We know, of course, that the power of God’s love was not defeated. We know that the weakness held up for all to see on that cross only hid the power of God’s love. We rightly speak of the power of self-sacrificing love, what Jesus on that cross above all symbolizes, because in the end he’s not only the best symbol of it but the reality itself. If we want to see the God whose self-giving love created all things the best place to look is that horrendous scene from today’s Gospel reading.

We know we cannot separate the love from the power; Jesus abused on the cross from Christ the king of creation. But it is hard to keep them together.

Love that gives itself for the other is a wonderful thing even when it is powerless. I haven’t see it more vividly - more poignantly - portrayed recently than in the film Leaving Las Vegas. This is a hard but beautiful movie. Nicholas Cage plays Ben, a once successful Hollywood screenwriter in the terminal stages of drinking himself to death. Having lost all hope, he leaves L.A. and heads to Las Vegas for a final bout with booze that will complete his course of self-destruction. But in Vegas he meets Sera, a streetwalking prostitute (played by Elisabeth Shue). In her own way Sera is as hopelessly self-destructive as Ben. She seems as bent on selling herself to death in rough trade as Ben is on drinking himself to death. These two lost souls cling together as Ben descends into the abyss in an alcoholic haze against the hellish glare of neon-lit Las Vegas. For a time the viewer thinks their love might save them; for a time their closed worlds of pain begin to open up as they give themselves - despite themselves - to one another. This self-giving love comforts, but in the end it doesn’t heal; it consoles on the way to death but in the end succumbs. The love affair was predicated on the agreement that in the end Sera will not interfere with Ben’s killing himself, but inevitably she begins to hope her love has the power to bring him back from the edge. But finally she realizes it cannot bring life from death. The powers of death overwhelm them both and she says “I love you enough to let you die.” And he does.

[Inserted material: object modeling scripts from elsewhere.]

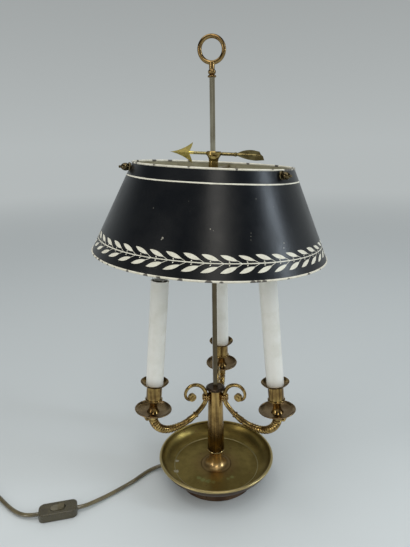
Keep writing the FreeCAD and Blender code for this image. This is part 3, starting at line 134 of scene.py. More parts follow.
def mix_colours(tree, share, first, second):
    """A colour between two, each written as red, green and blue or taken from an output."""
    first, second = ((*side, 1.0) if isinstance(side, tuple) else side for side in (first, second))
    return mix_values(tree, share, first, second, "RGBA")


def mesh_object(name, form):
    """Turn finished mesh code into an object in the scene."""
    mesh = bpy.data.meshes.new(name)
    form.to_mesh(mesh)
    form.free()
    return link(bpy.data.objects.new(name, mesh))


pale_table = new_material("pale_table")
tree = pale_table.node_tree
to_back = ramp(tree, place_along(tree, "Y"), table_near_y, table_far_y)
board_colour = mix_colours(tree, to_back, table_near, table_far)
board = add_node(tree, "BsdfPrincipled", {"Base Color": board_colour, "Roughness": 0.55})
far_glow = add_node(tree, "Emission", {"Color": (*backdrop_low, 1.0)})
faded = ramp(tree, vector_maths(tree, "LENGTH", object_place(tree)), fade_start, fade_end)
board_or_glow = add_node(tree, "MixShader", {
    "Fac": faded, 1: board.outputs["BSDF"], 2: far_glow.outputs["Emission"]})
add_node(tree, "OutputMaterial", {"Surface": board_or_glow.outputs["Shader"]})
table_form = bmesh.new()
bmesh.ops.create_circle(table_form, cap_ends=True, segments=96, radius=table_radius)
table_top = mesh_object("table_top", table_form)
table_top.location.z = -table_drop
table_top.data.materials.append(pale_table)

# Studio: a pale grey backdrop, and behind the camera a darker room that is darkest high up and at the
# sides, as the brass shows it. A soft light overhead, a tall window right, lamps in front and left.
room_low, room_high = (0.34, 0.33, 0.30), (0.040, 0.040, 0.038)
fill_colour, light_level = (0.93, 0.97, 1.0), 0.65
backdrop_climb, horizon_climb, room_climb = (0.0, 0.30), (0.02, 0.12), (0.12, 0.50)
back_to_front, side_climb, side_reach = (-0.35, 0.45), (0.26, 0.50), (0.25, 0.65)
aim_height = 0.3

world = bpy.data.worlds.new("studio")
world.use_nodes = True
bpy.context.scene.world = world
tree = world.node_tree
tree.nodes.clear()
sky = add_node(tree, "SeparateXYZ", {"Vector": add_node(tree, "TexCoord").outputs["Generated"]}).outputs
up_backdrop = ramp(tree, sky["Z"], *backdrop_climb, shape="LINEAR")
backdrop = mix_colours(tree, up_backdrop, backdrop_low, backdrop_high)
above_floor = mix_colours(tree, ramp(tree, sky["Z"], *horizon_climb), backdrop_low, room_low)
room = mix_colours(tree, ramp(tree, sky["Z"], *room_climb), above_floor, room_high)
all_round = mix_colours(tree, ramp(tree, sky["Y"], *back_to_front), room, backdrop)
to_side = ramp(tree, maths(tree, "ABSOLUTE", sky["X"]), *side_reach)
high_side = maths(tree, "MULTIPLY", ramp(tree, sky["Z"], *side_climb), to_side)
seen = add_node(tree, "Background", {"Color": mix_colours(tree, high_side, all_round, room_high)})
lit = add_node(tree, "Background", {"Color": (*fill_colour, 1.0), "Strength": light_level})
ray = add_node(tree, "LightPath").outputs
camera_or_glossy = maths(tree, "MAXIMUM", ray["Is Camera Ray"], ray["Is Glossy Ray"])
shown = maths(tree, "MAXIMUM", camera_or_glossy, ray["Is Transmission Ray"])
seen_or_lit = add_node(tree, "MixShader", {
    "Fac": shown, 1: lit.outputs["Background"], 2: seen.outputs["Background"]})
add_node(tree, "OutputWorld", {"Surface": seen_or_lit.outputs["Shader"]})


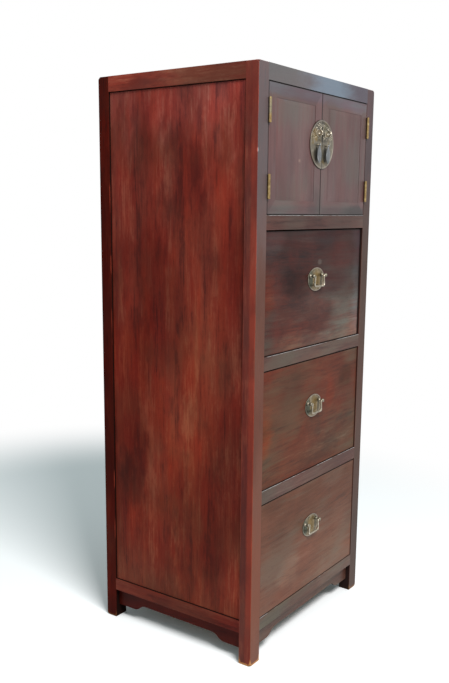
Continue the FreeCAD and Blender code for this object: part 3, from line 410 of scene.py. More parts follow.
def finished_wood(node, grain, palette, seed, streaks=0.9, figure=0.15, mottle=0.55, gloss=0.08,
                  dullness=0.42, wear=0.0, patches=0.46, upper=0.0, band=0.0, foot=0.0, open_faces="",
                  face_cast=None, face_marks=(), ends=None, clouds=0.5, stains=(), rim=0.0,
                  mitred=False, fineness=1.0, patchiness=0.0, unevenness=1.0):
    material, tree, place = new_material("wood_" + node)
    shift = (seed * 1.37, seed * 2.11, seed * 3.73)

    def laid_along(axis):
        made = put(tree, "ShaderNodeMapping", {"Vector": place, "Rotation": ALONG[axis]})
        return vector_sum("ADD", made, shift)

    low, high = (tuple(corner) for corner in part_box(node))
    fibres = laid_along(grain)
    if mitred:
        fibres = mitred_fibres(place, low, high, fibres, laid_along("x"))
    colours = zip(("Dark", "Middle", "Light", "Amber", "Bloom"), PALETTES[palette])
    wood = use_group(tree, lacquer_group, {
        "Grain": fibres, "Place": vector_sum("ADD", place, shift),
        "Streaks": streaks, "Figure": figure, "Mottle": mottle, "Clouds": clouds,
        "Fineness": fineness, "Patchiness": patchiness, "Unevenness": unevenness,
        **{name: (*colour, 1) for name, colour in colours},
    })
    worn = use_group(tree, wear_and_shade_group, {
        "Place": place, "Low": low, "High": high, "Width": wear * MM, "Patches": patches,
        "Upper only": upper,
        "Closed low": [0 if "-" + axis in open_faces else COVERED for axis in "xyz"],
        "Closed high": [0 if "+" + axis in open_faces else COVERED for axis in "xyz"],
    })

    def overlaid(colour, mask, strength, over):
        return tint(times(worn[mask], strength), colour, over) if strength else colour

    # A rubbed band beside the front edges, partly a painted highlight
    colour = overlaid(wood["Colour"], "Band", band, RUBBED_AND_LIT_RED)
    drift = times_plus(noise(fibres, (14, 14, 5), 4.0, 0.6), 2.4, -1.2)
    # The front face's painted reflection of the room and its painted shade
    if face_cast:
        colour = front_sheen_and_shade(place, low, colour, drift, face_cast, face_marks)
    if ends:
        height = ease(split(place)["Z"], low[2], high[2])
        colour = tint(1.0, colour, tint(height, *((*end, 1) for end in ends)), "MULTIPLY")
    colour = marked(place, colour, drift, stains, "MULTIPLY")
    # Painted shade along the edges, where the gaps between pieces fall dark
    colour = overlaid(colour, "Rim", rim, GAP_SHADE)
    # Rubbed edges, partly painted highlights on the lit arrises
    colour = overlaid(colour, "Mask", 0.8 if wear else 0, RUBBED_AND_LIT_FRONT if upper else RUBBED_AND_LIT_RED)
    colour = overlaid(colour, "Foot", foot, BARE_WOOD)
    # Painted shade on the faces that lie in gaps and recesses
    colour = overlaid(colour, "Dirt", 0.93 if open_faces else 0, GAP_SHADE)
    rough = times_plus(minus(wood["Dullness"], 0.5), 0.35, dullness)
    if open_faces:
        rough = times_plus(worn["Dirt"], 0.5, rough)
    rough = times_plus(worn["Mask"], 0.12, rough)
    finish_surface(tree, colour, rough, wood["Height"], 0.22, 0.4 * MM,
                   {"Specular IOR Level": gloss, "IOR": 1.45})
    return material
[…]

Leaving Las Vegas is a great film. Hollywood so often sells consoling fantasy about the human condition but here it unflinchingly shows hard truth. The best we have to give each other is not enough. We can save neither ourselves nor one another. There is loving in the Las Vegas the movie portrays but it cannot cast out the fear. Only the power of God can do that. Only the power that brought the worlds into being from nothing can bring us out of death into life, out of weakness into strength and out of fear into hope.

Ben and Sera’s self-giving love is a worthy thing, fragile and ultimately hopeless though it is. When all is said and done it is perhaps the best thing we humans on our own are capable of. But the love Ben and Sera have for one another is a love that cannot draw on the power of Christ the King. Jesus does not just die for us. He does not just give himself for us. His life and death is a power greater than whatever we fear. Today as the Advent of the Christ approaches we have reason to celebrate him as King of Creation, the resurrected Lord of all that is.

Our faith is not mere consolation. We celebrate the presence of Christ with us this morning because we trust in a love that is mighty in its power, a power that speaks to our weakness and takes away our fear. Christ our suffering savior, Jesus our powerful creator and king, alone has the power to heal all that is broken in us and redeem all that is lost. Let’s ask for ourselves what St. Paul asked for the Colossians: may we be strong with all the strength that comes from his glorious power. Amen.